In its opinion, the court first pointed out that, for purposes of choosing a compensation remedy in an interstate situation, the theories most commonly used are those of tort, contract and employment relation. After discussing the features of each theory, the employment relationships were declared the most important element to consider. Applying that theory to the facts of the tort action before it, the court concluded that, since all the parties resided and contracted in New Jersey, that state had the more significant contacts with the employer-employee relationship and its law should therefore control in that instance, even though the accident happened in Pennsylvania.

However, to the extent that the Wilson case conflicts with those decided by the three circuits, supra, the present case does not require us to choose between them. Under either rationale the plaintiff would be barred from maintaining the present suit. Applying the principle of the federal cases, as we have seen, the plaintiff cannot prevail here because the state where the injury occurred, Virginia, has abolished the common law remedy against one who is subject to its Workmen’s Compensation Law and has complied with its insurance provisions. If, on the other hand, we were to adopt the employment relationship concept of the Wilson case, the factual context here presented still requires us to enforce Virginia law. For in the instant case the general contractor does not reside or do business in the District of Columbia, and has no direct connection with that jurisdiction. If a state’s contact with the various aspects of the employment relationship is to control the choice of law, then even under Wilson it would hardly be permissible to subject the general contractor to the law of a jurisdiction with which he is in no way connected, simply because the subcontractor and the plaintiff-employee have contacts there.

Much can be said for the proposition that when all the parties reside and make their employment and insurance arrangements in a certain place, they have it in contemplation that the law of that place shall govern their relationships, rather than the purely adventitious circumstance that an injury may occur in another place. No such notion, however, can fairly be implied to bind a Virginia general contractor by private arrangements made elsewhere between others. We are not called on to speculate whether Virginia would accept or reject the rule of the Wilson case because the situation here is different.

The appellant advances the further argument that even if the general rule is that the law of the place of injury controls, there is nevertheless an exception where compensation has been awarded in another jurisdiction. It is asserted that as a result of the award the law of the awarding state governs the question of the third party’s liability.

We find no support in the authorities for this proposition. It is equally without support in logic. No reason occurs to us for saying that when action against a general contractor by a subcontractor’s injured employee is barred by the law of the state where the injury occurred, the employee may at his option remove the bar by accepting an award of compensation from the subcontractor in another state. The relationship between the workman and his immediate employer may in respect to rights inter sese be governed by the state where they reside and where compensation has been provided and paid, but the general contractor, residing and operating in another state, is ordinarily governed by the laws of that state. He remains subject to the obligations of these laws and is entitled to the benefits that accrue to him from compliance.

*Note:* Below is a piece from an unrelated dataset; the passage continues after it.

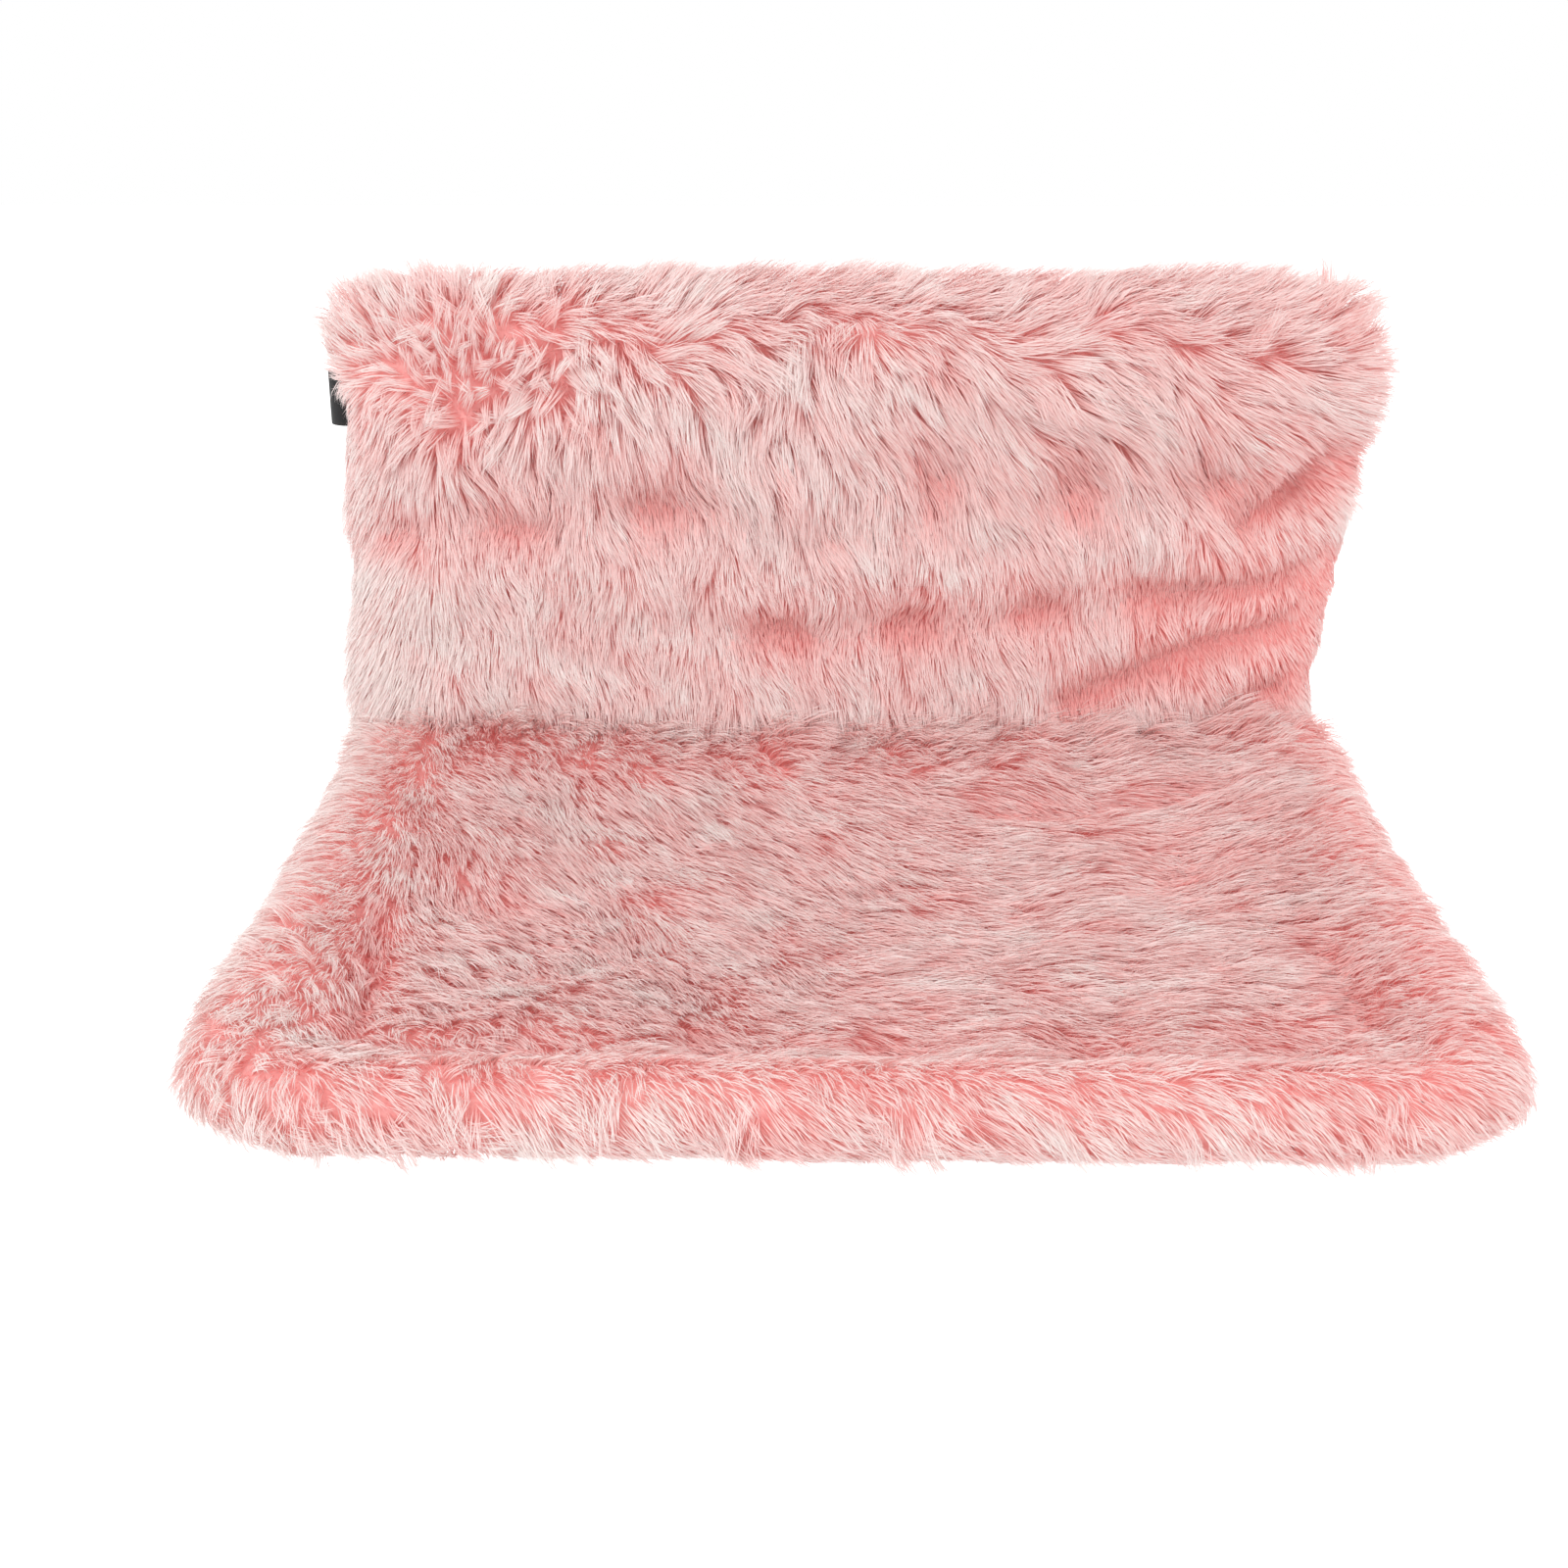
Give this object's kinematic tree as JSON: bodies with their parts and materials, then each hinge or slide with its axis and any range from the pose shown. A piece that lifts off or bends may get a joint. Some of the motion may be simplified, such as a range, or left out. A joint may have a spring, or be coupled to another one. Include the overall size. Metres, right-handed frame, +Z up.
{
  "type": "radiator pet bed",
  "caption": "Plush hammock bed on a push-fit tube frame, with a padded back and adjustable hooks that hang it over a radiator or rail.",
  "frame": {"origin": "on top of the rail, at its front edge, in the middle between the two hooks; z = 0 is the underside of the hooks' pads and y = 0 the face of the rail", "axes": "+X to the right seen from the front, +Y into the rail, +Z up"},
  "size_m": [0.4976, 0.3957, 0.2927],
  "materials": {
    "frame_steel": "satin black powder coat",
    "zinc_steel": "zinc plated",
    "pad_rubber": "matt",
    "cap_plastic": "soft PVC",
    "knob_plastic": "fine grained",
    "insert_plastic": "moulded",
    "insert_brass": "turned",
    "plush": "long pile plush",
    "wadding": "polyester wadding",
    "lining_cloth": "woven polyester",
    "label_cloth": "woven ribbon",
    "zip_cloth": "woven tape",
    "zip_nylon": "nylon coil",
    "zip_metal": "plated"
  },
  "bodies": {
    "root": {"back_tube": "frame_steel", "front_tube": "frame_steel", "left_side_tube": "frame_steel", "right_side_tube": "frame_steel", "knee_crossbar": "frame_steel", "left_hook_channel": "frame_steel", "right_hook_channel": "frame_steel", "crossbar_inserts": "insert_plastic", "crossbar_bolts": "zinc_steel", "joint_bolts": "zinc_steel", "joint_nuts": "zinc_steel", "back_plush": "plush", "seat_plush": "plush", "back_wadding": "wadding", "seat_wadding": "wadding", "back_lining": "lining_cloth", "seat_lining": "lining_cloth", "buttonhole_bindings": "lining_cloth", "side_label": "label_cloth", "zip_tapes": "zip_cloth", "zip_teeth": "zip_nylon", "zip_stops": "zip_metal"},
    "zip_slider": {"zip_slider": "zip_metal"},
    "zip_pull": {"zip_pull": "zip_metal"},
    "left_hook": {"left_hook_strap": "frame_steel", "left_hook_pad": "pad_rubber", "left_hook_stud": "zinc_steel", "left_hook_washer": "zinc_steel", "left_hook_cap": "cap_plastic"},
    "left_knob": {"left_knob": "knob_plastic", "left_knob_insert": "insert_brass"},
    "right_hook": {"right_hook_strap": "frame_steel", "right_hook_pad": "pad_rubber", "right_hook_stud": "zinc_steel", "right_hook_washer": "zinc_steel", "right_hook_cap": "cap_plastic"},
    "right_knob": {"right_knob": "knob_plastic", "right_knob_insert": "insert_brass"}
  },
  "joints": [
    {"name": "left_hook_slide", "type": "slide", "parent": "root", "child": "left_hook", "axis": [0, 1, 0], "range_m": [-0.01, 0.03]},
    {"name": "left_knob_turn", "type": "hinge", "parent": "left_hook", "child": "left_knob", "pos_m": [-0.15, 0.026, 0.0097], "axis": [0, 0, 1], "range_deg": [0, 720]},
    {"name": "right_hook_slide", "type": "slide", "parent": "root", "child": "right_hook", "axis": [0, 1, 0], "range_m": [-0.01, 0.03]},
    {"name": "right_knob_turn", "type": "hinge", "parent": "right_hook", "child": "right_knob", "pos_m": [0.15, 0.026, 0.0097], "axis": [0, 0, 1], "range_deg": [0, 720]},
    {"name": "zip_slide", "type": "slide", "parent": "root", "child": "zip_slider", "axis": [-1, 0, 0], "range_m": [0, 0.336]},
    {"name": "zip_pull_turn", "type": "hinge", "parent": "zip_slider", "child": "zip_pull", "pos_m": [0.1681, -0.0016, -0.14], "axis": [0, 0, -1], "range_deg": [0, 180]}
  ]
}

Nor can the fact that the employee has chosen not to avail himself of the remedy provided by the Virginia statute lessen the protection it affords the general contractor. The applicability of the Act is determined when the employee enters upon the work in Virginia and the general contractor, as statutory employer, complies with the Act’s requirements. Sykes v. Stone & Webster Engineering Corp., 1947, 186 Va. 116, 41 S.E. 2d 469; Doane v. E. I. DuPont de Nemours & Co., 4 Cir., 1954, 209 F.2d 921. This cannot be changed by the actions of the employee or employer after the accident.

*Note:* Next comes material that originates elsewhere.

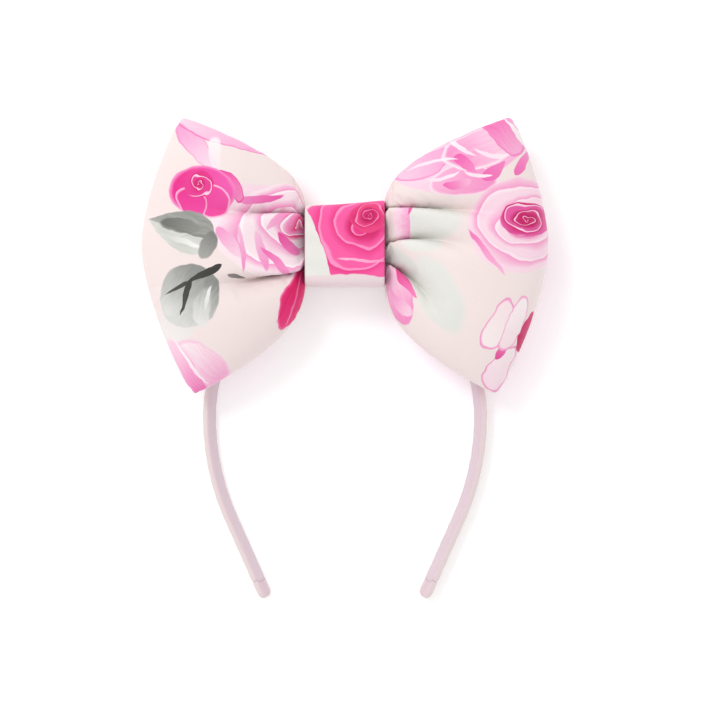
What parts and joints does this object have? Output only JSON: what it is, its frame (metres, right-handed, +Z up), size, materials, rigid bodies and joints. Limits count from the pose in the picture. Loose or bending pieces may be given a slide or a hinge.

Finally, although there is no indication that the appellant raised the point below, it argues here that the motion for summary judgment should not have been granted because it does not appear from the motion or the affidavit that the defendant or Seltzer had the requisite number of employees for the Act to apply, and that these papers do not negate the possibility that Stultz was a “casual employee.” Aistrop v. Blue Diamond Coal Co., 1943, 181 Va. 287, 24 S.E.2d 546.

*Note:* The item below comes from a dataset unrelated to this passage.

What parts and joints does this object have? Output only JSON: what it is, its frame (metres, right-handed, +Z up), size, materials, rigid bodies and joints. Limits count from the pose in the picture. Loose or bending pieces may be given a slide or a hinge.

Certainly the plaintiff attempted to raise no factual issue in the District Court. See 28 U.S.C.A. Rule 56 F.R.Civ.P. We are unable to determine whether the plaintiff is seeking merely to avail itself of a bare technical omission or is seriously claiming that the Act is inapplicable to these parties. On the assumption which seems to have prevailed in the District Court litigation, that the requisite facts were present to invoke the Act, we will, for the reasons above discussed, affirm the judgment. Leave is granted, however, to the plaintiff to address an application to the District Court’s discretion to reopen the case if the suggested defects in the allegations are more than a shadow and if the basic assumptions apparently accepted by all the parties should prove to be in error. 
      
      . Title 65, Code of Virginia.
     
      
      . 33 U.S.C.A. § 901-950.
     
      
      . Code of Virginia.
      “§ 65-37. Employee’s rights under Act exclude all others. — The lights and remedies herein granted to an employee when he and his employer have accepted the provisions of this Act respectively to pay and accept compensation on account of personal injury or death by accident shall exclude all other rights and remedies of such employee, his personal representative, parents, dependents or next of kin, at common law or otherwise, on account of such injury, loss of service or death.”
      “§ 65-20. Presumption of acceptance of provisions of Act to pay and accept compensation. — Every employer and employee, except as herein stated, shall be conclusively presumed to have accepted the provisions of this Act respectively to pay and accept compensation for personal injury or death by accident arising out of and in the course of the employment and shall be bound thereby, unless, in the case of any such employee, he shall have given prior to any accident resulting in injury or death notice to the contrary in the manner herein provided.”
      “§ 65-26. Liability of owner to workmen of sub-contractors. — When any person * * * undertakes to perform or execute any work which is a part of his trade, business or occupation and contracts with any other person * * * for the execution or performance by or under such sub-contractor of the whole or any part of the work undertaken by such owner, the owner shall be liable to pay to any workman employed in the work any compensation under this Act which he would have been liable to pay if the workman had been immediately employed by him.”
     
      
      . In support of this theory, the appellant cites Larson oil Workmen’s Compensation Law, Vol. 2, Sec. 88. A reading of that section, however, shows that it does not deal with the problem here presented.